[Lines of data]
--

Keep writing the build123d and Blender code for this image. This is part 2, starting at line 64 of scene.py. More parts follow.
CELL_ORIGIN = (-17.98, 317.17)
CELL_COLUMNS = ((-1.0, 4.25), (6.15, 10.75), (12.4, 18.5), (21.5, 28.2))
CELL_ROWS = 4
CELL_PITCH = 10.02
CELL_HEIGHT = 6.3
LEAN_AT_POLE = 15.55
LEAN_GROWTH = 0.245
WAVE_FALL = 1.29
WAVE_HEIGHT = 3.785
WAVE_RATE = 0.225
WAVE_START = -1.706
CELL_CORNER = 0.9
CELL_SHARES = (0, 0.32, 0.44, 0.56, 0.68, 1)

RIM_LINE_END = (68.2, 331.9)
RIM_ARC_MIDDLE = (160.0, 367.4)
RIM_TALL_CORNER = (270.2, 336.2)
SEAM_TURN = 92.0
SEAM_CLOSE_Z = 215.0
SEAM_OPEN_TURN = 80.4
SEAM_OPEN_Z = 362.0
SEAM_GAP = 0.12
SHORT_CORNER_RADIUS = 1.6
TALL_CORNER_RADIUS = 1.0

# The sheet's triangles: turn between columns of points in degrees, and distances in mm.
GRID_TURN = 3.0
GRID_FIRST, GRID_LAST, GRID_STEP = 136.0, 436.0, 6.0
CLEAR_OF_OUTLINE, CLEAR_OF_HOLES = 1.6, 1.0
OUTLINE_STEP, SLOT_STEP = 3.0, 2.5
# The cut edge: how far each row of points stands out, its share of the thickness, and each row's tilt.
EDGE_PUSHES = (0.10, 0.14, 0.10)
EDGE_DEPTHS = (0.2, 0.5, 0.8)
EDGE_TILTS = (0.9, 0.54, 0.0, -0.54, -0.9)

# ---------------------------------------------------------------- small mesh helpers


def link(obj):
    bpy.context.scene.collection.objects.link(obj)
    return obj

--

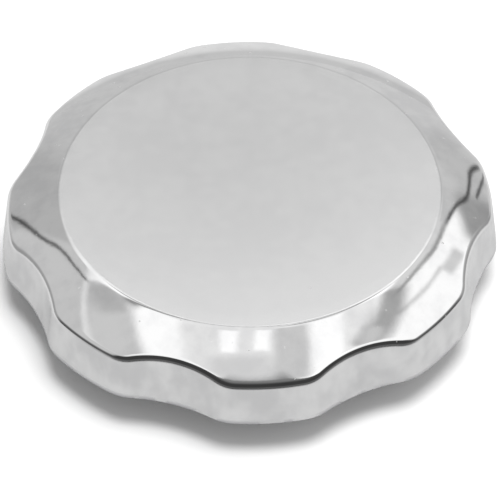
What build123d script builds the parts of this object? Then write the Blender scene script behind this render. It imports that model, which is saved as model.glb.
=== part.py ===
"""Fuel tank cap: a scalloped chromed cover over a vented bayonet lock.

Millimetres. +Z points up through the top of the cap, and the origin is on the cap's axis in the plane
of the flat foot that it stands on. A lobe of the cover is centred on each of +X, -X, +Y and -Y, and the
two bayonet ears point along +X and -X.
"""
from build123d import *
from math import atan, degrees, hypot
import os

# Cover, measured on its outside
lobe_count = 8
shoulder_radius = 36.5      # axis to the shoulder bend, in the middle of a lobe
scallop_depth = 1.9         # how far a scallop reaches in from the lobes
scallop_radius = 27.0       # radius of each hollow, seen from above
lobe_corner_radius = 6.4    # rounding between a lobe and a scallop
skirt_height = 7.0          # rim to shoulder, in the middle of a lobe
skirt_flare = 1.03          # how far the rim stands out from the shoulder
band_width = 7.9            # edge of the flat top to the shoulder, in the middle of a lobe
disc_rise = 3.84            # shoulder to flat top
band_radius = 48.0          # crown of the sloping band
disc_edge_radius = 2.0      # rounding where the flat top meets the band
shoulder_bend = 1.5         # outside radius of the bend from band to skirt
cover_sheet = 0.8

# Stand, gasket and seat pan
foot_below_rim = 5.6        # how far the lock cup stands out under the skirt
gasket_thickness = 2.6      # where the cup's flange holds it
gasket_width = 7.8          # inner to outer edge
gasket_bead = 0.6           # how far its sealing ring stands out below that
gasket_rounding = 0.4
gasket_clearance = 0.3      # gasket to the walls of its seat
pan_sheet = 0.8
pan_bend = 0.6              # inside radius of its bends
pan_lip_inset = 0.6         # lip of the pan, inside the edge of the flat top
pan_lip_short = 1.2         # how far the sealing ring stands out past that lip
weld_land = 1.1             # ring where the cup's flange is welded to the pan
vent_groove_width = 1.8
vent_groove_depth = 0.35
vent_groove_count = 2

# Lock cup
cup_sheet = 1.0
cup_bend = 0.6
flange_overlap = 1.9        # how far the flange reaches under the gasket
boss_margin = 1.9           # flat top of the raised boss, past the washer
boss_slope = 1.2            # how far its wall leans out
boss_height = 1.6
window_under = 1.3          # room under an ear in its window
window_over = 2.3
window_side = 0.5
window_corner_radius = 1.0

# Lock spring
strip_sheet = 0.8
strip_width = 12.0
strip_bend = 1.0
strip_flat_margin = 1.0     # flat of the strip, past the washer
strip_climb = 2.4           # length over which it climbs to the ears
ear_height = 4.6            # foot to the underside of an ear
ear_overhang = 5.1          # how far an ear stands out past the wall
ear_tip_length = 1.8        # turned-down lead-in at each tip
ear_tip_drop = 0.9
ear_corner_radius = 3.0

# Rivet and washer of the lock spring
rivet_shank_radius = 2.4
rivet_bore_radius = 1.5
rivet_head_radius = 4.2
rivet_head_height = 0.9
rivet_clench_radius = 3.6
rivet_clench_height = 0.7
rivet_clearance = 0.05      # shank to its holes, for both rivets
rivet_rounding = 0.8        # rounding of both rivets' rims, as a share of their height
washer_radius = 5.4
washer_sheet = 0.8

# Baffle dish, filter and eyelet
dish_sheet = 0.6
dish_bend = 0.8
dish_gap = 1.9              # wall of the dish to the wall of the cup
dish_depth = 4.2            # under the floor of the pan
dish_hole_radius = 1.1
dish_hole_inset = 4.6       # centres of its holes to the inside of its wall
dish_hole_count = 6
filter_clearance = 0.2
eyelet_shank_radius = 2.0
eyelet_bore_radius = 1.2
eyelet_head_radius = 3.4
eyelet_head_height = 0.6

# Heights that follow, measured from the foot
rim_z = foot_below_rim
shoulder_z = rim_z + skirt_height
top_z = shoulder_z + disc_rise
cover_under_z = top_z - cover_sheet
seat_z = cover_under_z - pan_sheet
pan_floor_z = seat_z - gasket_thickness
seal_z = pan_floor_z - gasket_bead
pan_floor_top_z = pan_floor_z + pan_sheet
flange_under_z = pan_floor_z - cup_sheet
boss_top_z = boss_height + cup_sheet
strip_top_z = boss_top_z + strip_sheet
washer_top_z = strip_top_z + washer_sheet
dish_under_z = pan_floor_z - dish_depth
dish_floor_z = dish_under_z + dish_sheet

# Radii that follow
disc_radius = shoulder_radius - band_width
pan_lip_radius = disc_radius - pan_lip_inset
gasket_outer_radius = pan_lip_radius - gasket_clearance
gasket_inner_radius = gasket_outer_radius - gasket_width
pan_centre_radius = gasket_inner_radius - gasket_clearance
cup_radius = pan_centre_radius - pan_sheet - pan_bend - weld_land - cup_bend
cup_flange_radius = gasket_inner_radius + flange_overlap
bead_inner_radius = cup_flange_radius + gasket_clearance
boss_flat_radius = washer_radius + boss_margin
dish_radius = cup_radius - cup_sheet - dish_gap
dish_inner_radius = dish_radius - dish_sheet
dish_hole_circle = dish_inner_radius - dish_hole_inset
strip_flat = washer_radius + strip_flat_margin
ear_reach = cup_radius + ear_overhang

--

#### Job:
In the listing above, find the line containing "Keep writing the" and the line containing "TALL_CORNER_RADIUS = 1.0". Output them and every line between, exactly, and nothing else.

#### Written response:
Keep writing the build123d and Blender code for this image. This is part 2, starting at line 64 of scene.py. More parts follow.
CELL_ORIGIN = (-17.98, 317.17)
CELL_COLUMNS = ((-1.0, 4.25), (6.15, 10.75), (12.4, 18.5), (21.5, 28.2))
CELL_ROWS = 4
CELL_PITCH = 10.02
CELL_HEIGHT = 6.3
LEAN_AT_POLE = 15.55
LEAN_GROWTH = 0.245
WAVE_FALL = 1.29
WAVE_HEIGHT = 3.785
WAVE_RATE = 0.225
WAVE_START = -1.706
CELL_CORNER = 0.9
CELL_SHARES = (0, 0.32, 0.44, 0.56, 0.68, 1)

RIM_LINE_END = (68.2, 331.9)
RIM_ARC_MIDDLE = (160.0, 367.4)
RIM_TALL_CORNER = (270.2, 336.2)
SEAM_TURN = 92.0
SEAM_CLOSE_Z = 215.0
SEAM_OPEN_TURN = 80.4
SEAM_OPEN_Z = 362.0
SEAM_GAP = 0.12
SHORT_CORNER_RADIUS = 1.6
TALL_CORNER_RADIUS = 1.0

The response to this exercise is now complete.